- Data lines:
########
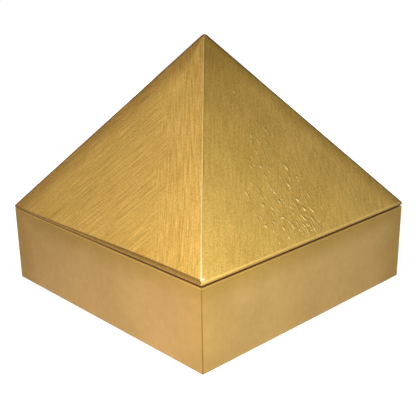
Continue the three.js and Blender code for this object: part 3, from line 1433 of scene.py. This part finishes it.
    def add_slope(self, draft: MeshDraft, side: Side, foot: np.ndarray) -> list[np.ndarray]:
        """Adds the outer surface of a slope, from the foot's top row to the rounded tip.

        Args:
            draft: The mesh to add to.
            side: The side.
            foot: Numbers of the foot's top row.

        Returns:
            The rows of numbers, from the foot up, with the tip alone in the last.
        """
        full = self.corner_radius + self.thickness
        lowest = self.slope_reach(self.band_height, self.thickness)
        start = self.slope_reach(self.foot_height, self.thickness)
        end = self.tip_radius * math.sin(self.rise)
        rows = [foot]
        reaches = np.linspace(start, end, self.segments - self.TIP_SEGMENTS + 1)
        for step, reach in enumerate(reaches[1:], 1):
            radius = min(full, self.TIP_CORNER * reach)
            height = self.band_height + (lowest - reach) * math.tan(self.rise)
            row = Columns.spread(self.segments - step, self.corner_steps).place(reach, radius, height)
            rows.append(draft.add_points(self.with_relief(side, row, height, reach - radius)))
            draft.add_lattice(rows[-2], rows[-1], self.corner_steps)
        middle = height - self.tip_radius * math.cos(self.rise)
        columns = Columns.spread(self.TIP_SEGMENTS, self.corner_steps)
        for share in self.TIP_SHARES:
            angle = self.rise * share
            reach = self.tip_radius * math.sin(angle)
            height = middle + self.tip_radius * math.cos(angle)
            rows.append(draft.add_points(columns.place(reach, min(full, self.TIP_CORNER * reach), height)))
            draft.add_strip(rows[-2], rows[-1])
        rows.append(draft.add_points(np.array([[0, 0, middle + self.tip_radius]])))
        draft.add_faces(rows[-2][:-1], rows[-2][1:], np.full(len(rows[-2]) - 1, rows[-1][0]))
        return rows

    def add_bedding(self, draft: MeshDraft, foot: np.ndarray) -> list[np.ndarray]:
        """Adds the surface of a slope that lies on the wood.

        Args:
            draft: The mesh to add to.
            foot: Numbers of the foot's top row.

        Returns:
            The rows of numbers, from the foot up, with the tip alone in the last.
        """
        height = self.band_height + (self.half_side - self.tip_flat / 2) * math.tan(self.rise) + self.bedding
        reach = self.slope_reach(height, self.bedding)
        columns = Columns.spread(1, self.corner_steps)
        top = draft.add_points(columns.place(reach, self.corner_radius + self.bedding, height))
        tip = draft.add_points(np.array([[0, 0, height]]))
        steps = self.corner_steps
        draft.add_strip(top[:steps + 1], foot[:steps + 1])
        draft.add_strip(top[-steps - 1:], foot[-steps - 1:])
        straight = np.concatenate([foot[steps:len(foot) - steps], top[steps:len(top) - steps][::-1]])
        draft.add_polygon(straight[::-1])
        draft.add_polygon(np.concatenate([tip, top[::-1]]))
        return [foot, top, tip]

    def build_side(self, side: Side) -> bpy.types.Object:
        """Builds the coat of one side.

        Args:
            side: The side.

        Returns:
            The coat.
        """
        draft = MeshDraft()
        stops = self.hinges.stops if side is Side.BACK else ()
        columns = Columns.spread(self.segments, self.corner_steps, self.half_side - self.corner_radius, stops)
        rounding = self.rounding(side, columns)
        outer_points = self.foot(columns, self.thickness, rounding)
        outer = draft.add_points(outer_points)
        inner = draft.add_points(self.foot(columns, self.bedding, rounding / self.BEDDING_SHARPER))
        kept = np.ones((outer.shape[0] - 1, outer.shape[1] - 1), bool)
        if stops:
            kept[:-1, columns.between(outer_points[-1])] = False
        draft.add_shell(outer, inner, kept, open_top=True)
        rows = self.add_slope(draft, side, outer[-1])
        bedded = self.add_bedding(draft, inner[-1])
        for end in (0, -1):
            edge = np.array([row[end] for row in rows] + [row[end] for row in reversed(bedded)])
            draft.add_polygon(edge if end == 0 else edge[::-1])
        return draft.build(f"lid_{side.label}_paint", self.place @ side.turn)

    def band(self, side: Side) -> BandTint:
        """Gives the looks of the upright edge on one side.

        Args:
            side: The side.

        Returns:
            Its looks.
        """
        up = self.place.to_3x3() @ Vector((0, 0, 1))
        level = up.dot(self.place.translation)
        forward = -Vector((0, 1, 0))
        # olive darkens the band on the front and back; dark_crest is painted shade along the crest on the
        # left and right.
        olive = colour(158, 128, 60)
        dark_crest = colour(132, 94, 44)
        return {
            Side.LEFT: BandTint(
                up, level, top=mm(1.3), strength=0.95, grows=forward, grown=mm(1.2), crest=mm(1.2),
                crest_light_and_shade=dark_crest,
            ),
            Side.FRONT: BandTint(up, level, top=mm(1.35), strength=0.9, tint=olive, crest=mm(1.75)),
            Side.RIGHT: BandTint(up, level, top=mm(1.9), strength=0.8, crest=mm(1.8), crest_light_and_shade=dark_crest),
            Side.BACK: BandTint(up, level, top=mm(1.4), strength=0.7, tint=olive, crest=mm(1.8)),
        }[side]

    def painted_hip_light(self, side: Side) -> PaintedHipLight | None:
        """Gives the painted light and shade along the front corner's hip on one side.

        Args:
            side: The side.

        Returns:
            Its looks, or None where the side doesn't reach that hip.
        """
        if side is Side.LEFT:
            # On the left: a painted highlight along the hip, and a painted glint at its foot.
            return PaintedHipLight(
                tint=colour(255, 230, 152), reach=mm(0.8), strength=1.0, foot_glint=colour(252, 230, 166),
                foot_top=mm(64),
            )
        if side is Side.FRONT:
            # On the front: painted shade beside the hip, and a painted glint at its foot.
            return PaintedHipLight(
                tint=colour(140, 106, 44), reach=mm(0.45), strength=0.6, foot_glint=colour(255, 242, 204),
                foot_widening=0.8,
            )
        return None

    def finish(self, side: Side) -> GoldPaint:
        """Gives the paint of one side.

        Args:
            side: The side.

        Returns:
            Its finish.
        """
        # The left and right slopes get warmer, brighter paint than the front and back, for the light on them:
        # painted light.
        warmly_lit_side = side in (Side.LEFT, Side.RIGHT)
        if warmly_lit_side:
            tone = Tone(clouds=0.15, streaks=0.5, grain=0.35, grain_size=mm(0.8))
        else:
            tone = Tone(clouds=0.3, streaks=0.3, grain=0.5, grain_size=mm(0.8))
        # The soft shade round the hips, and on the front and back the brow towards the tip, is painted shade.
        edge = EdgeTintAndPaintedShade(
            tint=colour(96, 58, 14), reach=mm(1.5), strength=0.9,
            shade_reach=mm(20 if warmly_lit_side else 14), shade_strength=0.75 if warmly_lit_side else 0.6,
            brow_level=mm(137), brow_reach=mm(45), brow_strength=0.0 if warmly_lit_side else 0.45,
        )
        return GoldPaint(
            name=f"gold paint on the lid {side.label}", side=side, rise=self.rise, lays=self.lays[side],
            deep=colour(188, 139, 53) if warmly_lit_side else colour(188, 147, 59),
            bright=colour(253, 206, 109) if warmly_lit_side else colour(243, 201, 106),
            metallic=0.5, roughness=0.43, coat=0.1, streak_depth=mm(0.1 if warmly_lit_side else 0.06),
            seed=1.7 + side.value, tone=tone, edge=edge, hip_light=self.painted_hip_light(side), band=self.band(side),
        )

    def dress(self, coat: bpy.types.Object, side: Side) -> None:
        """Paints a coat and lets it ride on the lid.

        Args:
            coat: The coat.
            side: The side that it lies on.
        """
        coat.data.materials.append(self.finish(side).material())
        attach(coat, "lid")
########
Gather all lines where the word "from" appears.

Continue the three.js and Blender code for this object: part 3, from line 1433 of scene.py. This part finishes it.
        """Adds the outer surface of a slope, from the foot's top row to the rounded tip.
            The rows of numbers, from the foot up, with the tip alone in the last.
            The rows of numbers, from the foot up, with the tip alone in the last.